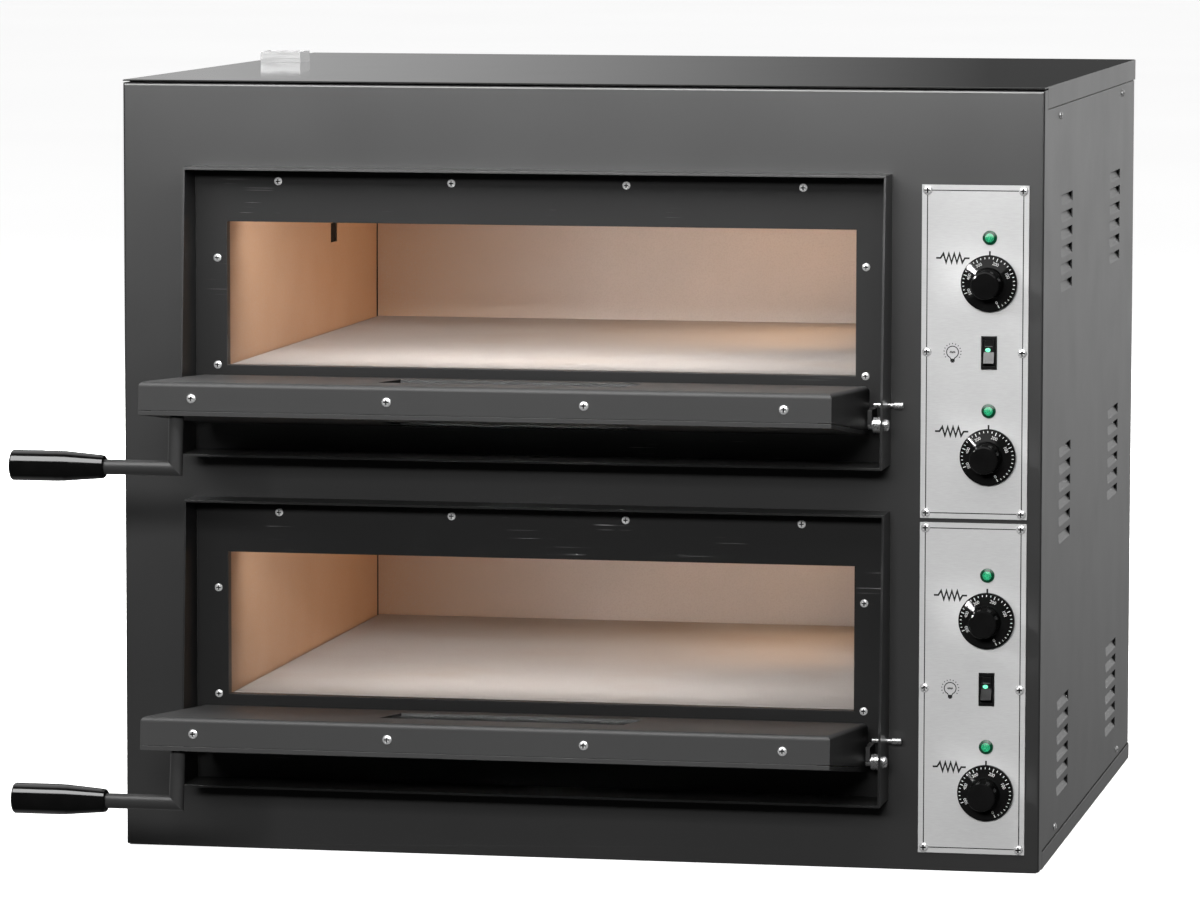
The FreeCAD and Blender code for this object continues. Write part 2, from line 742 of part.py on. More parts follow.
def stop_studs(base):
    """Headed stud through each flange; the open door's stop lug rests on its underside."""
    y, z = FRONT_Y - HINGE_PROUD + STUD_BACK, base + HINGE_Z + STUD_UP
    studs = []
    for out, face_x in hinge_sides():
        head_x = face_x + out * STUD_NECK
        head = Part.makeCylinder(STUD_HEAD_R, STUD_HEAD_L, Vector(head_x, y, z), Vector(out, 0, 0))
        rims = edges_where(head, lambda p: near(p.y, y) and near(p.z, z))
        head = head.makeFillet(STUD_HEAD_FILLET, rims)
        inner_x = face_x - out * (SURROUND_T + STUD_INSIDE)
        studs.append(joined([head, rod((inner_x, y, z), (head_x, y, z), STUD_R)]))
    return studs


# ---------------------------------------------------------------- door

def door_front_y(up, cover):
    """y of the closed door's front at a height above the hinge, less a cover thickness."""
    proud = DOOR_INNER + DOOR_TOP_T + (DOOR_TOP - up) * math.tan(DOOR_SLOPE)
    return FRONT_Y - proud + cover / math.cos(DOOR_SLOPE)


def door_block(base, inner, cover, inset, open_by=0.0):
    """Wedge of the door's length: inner and cover are taken off the faces, inset off the other edges."""
    low, high = DOOR_FOOT + inset, DOOR_TOP - inset
    back_y = FRONT_Y - DOOR_INNER - inner
    zero = base + HINGE_Z
    profile = [
        (back_y, zero + low),
        (back_y, zero + high),
        (door_front_y(high, cover) - open_by, zero + high),
        (door_front_y(low, cover) - open_by, zero + low),
    ]
    return prism_x(profile, grown(DOOR_X, -inset))


def rounded_inner(block, inner, radius):
    """Round the edges of a door block's inner face."""
    face_y = FRONT_Y - DOOR_INNER - inner
    return block.makeFillet(radius, edges_where(block, lambda p: near(p.y, face_y)))


def window_block(base, lap):
    """Block through the door, as wide as the window and its lap."""
    zero = base + HINGE_Z
    y = grown((FRONT_Y, FRONT_Y), DOOR_DEPTH)
    return box(grown(centred(MID_X, WINDOW_W), lap), y, grown(raised(WINDOW_H, zero), lap))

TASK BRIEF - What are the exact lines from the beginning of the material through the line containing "return FRONT_Y - proud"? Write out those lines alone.

EXERCISE OUTPUT -
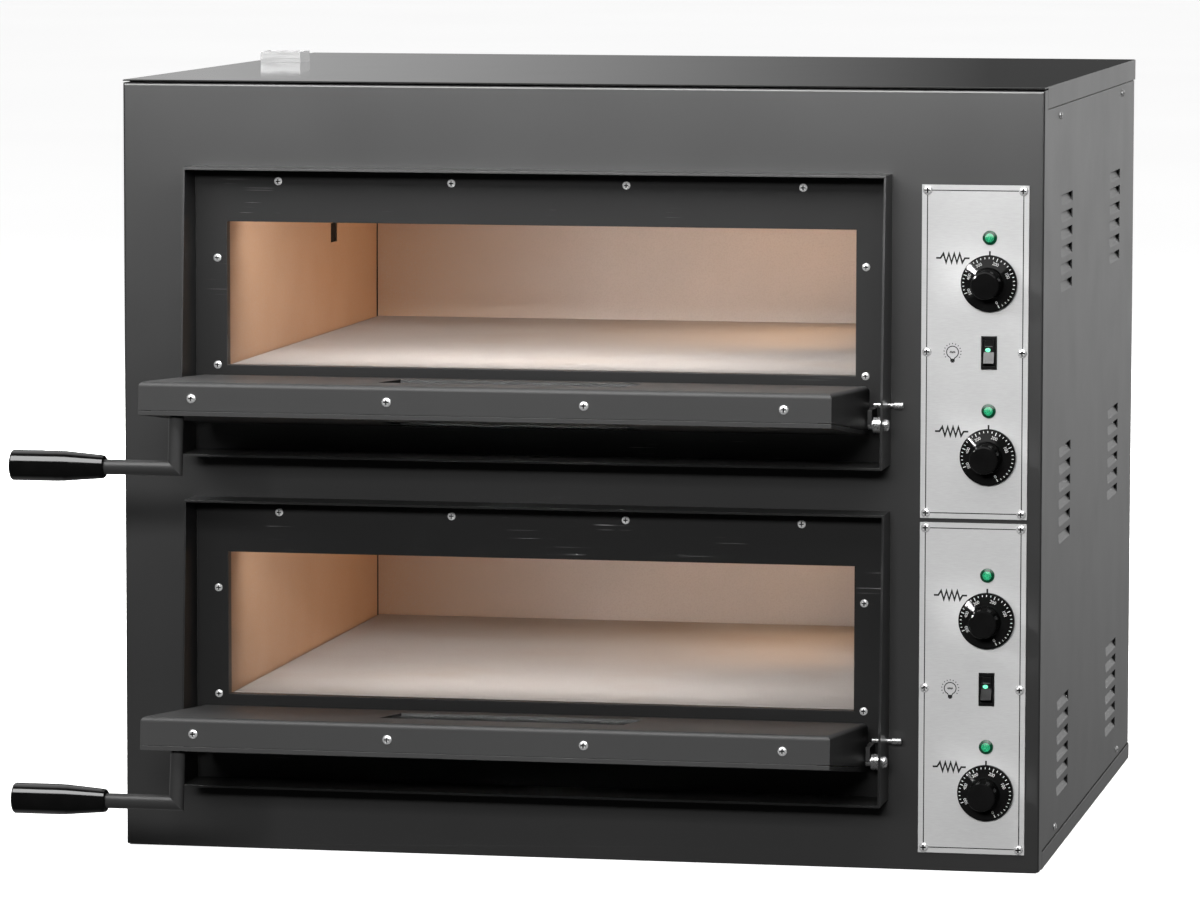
The FreeCAD and Blender code for this object continues. Write part 2, from line 742 of part.py on. More parts follow.
def stop_studs(base):
    """Headed stud through each flange; the open door's stop lug rests on its underside."""
    y, z = FRONT_Y - HINGE_PROUD + STUD_BACK, base + HINGE_Z + STUD_UP
    studs = []
    for out, face_x in hinge_sides():
        head_x = face_x + out * STUD_NECK
        head = Part.makeCylinder(STUD_HEAD_R, STUD_HEAD_L, Vector(head_x, y, z), Vector(out, 0, 0))
        rims = edges_where(head, lambda p: near(p.y, y) and near(p.z, z))
        head = head.makeFillet(STUD_HEAD_FILLET, rims)
        inner_x = face_x - out * (SURROUND_T + STUD_INSIDE)
        studs.append(joined([head, rod((inner_x, y, z), (head_x, y, z), STUD_R)]))
    return studs


# ---------------------------------------------------------------- door

def door_front_y(up, cover):
    """y of the closed door's front at a height above the hinge, less a cover thickness."""
    proud = DOOR_INNER + DOOR_TOP_T + (DOOR_TOP - up) * math.tan(DOOR_SLOPE)
    return FRONT_Y - proud + cover / math.cos(DOOR_SLOPE)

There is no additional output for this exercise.